With the permission of the trustees of the Project, which by now included a Member of Parliament, a Professor of Sociology and a former Chief Constable among others, I was able to start the Afternoon Club for the legions of older teenagers and young men of Drummyland. Being daylight, when people act with slightly less irrationality than in the evening hours, a few members of the Pak (now called the Aggro) drifted in without conflict.

Teenage girls came too for the music that was hooked up, and I saw that one lass was actually crocheting a woolen square while she listened. Knowing that it would only take one fight to finish off the Afternoon Club, I had a thought. Suppose that girl showed other girls how to crochet, and they made dozens of squares, and then sewed them together and presented the finished blankets to Old Age Pensioners.

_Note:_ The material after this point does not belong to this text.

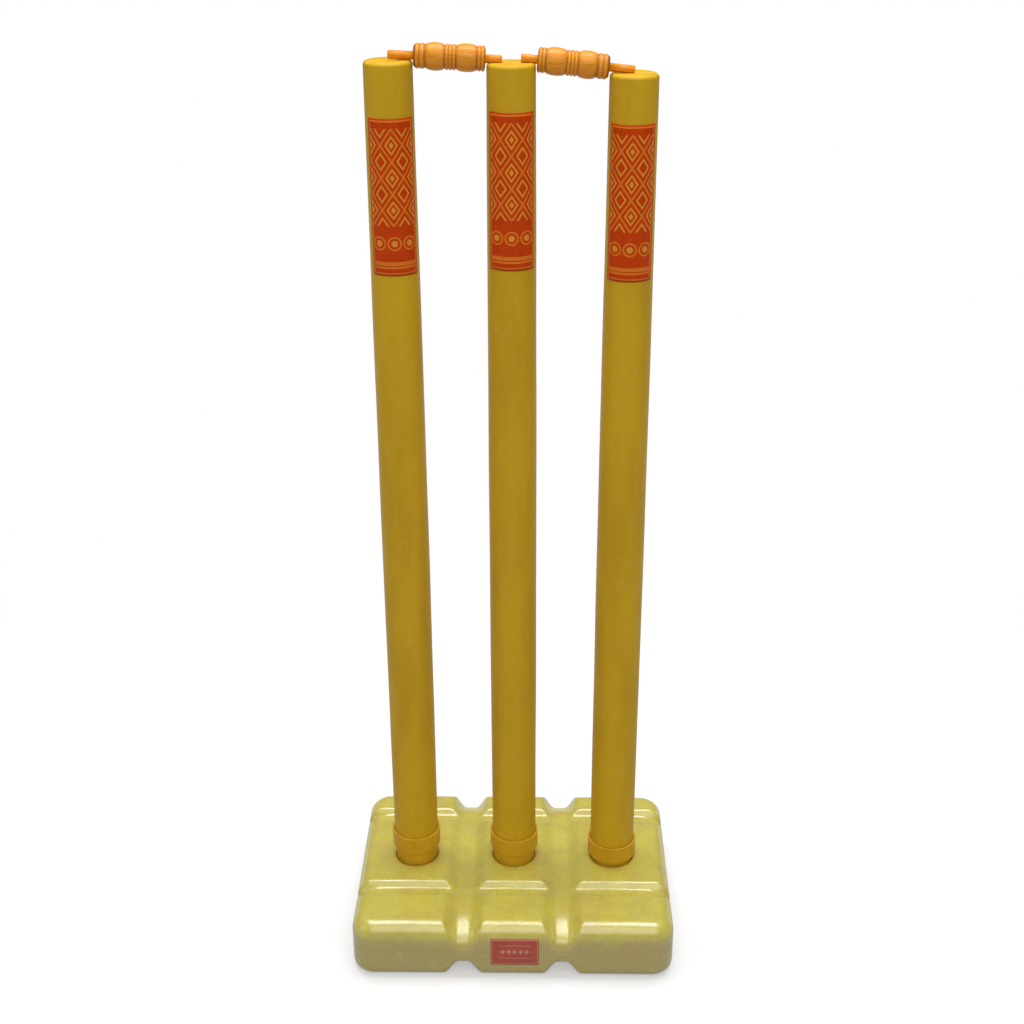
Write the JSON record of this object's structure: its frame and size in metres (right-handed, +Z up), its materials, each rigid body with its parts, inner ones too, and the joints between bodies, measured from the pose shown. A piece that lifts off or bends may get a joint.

It was slow going, but within a week, we had obtained several crochet hooks and made five squares. Time to phone the press.

The resultant photograph in a national paper of three girls crocheting blankets for pensioners, while several other girls pretended to, had an unanticipated effect beyond the immediate beneficial publicity. Bags of wool began to arrive from all over Scotland. Not all of them came to the Project, though. Some wool was mailed to the new police station in Easterhouse, and I would get a testy call to come collect it because they were not in the fucking knitting business, they were in the jailing business.

One old lady from another part of Glasgow phoned the Project to ask if I could pick up some wool she wished to donate after reading about the nice wee lassies in the paper. I arrived at her flat and she explained that she had collected wool all her life with the aim of knitting for her grandchildren, but now she was crippled with arthritis. Aw!

I dragged three large bags full of a generous old woman’s colored yarn on the bus back to Easterhouse and felt guilty. There was never a chance the Drummy girls would ever crochet enough squares to make as much as half a blanket for even a tiny pensioner. The idea had been to create the illusion of domestic usefulness, in order to safeguard the Afternoon Club.

Over the long haul, the latter did transpire to be the greater good, but whenever I eyed the mountain of gifted wool in the storeroom after a bad day, I had ethical qualms. Added to that, a pesky reporter kept calling up to find out when the first blanket was going to be presented!

Like Judas of old,
I lie and deceive;
A gang war can be won,
I want you to believe.

 

* Lanny = Lanliq, a cheap fortified wine.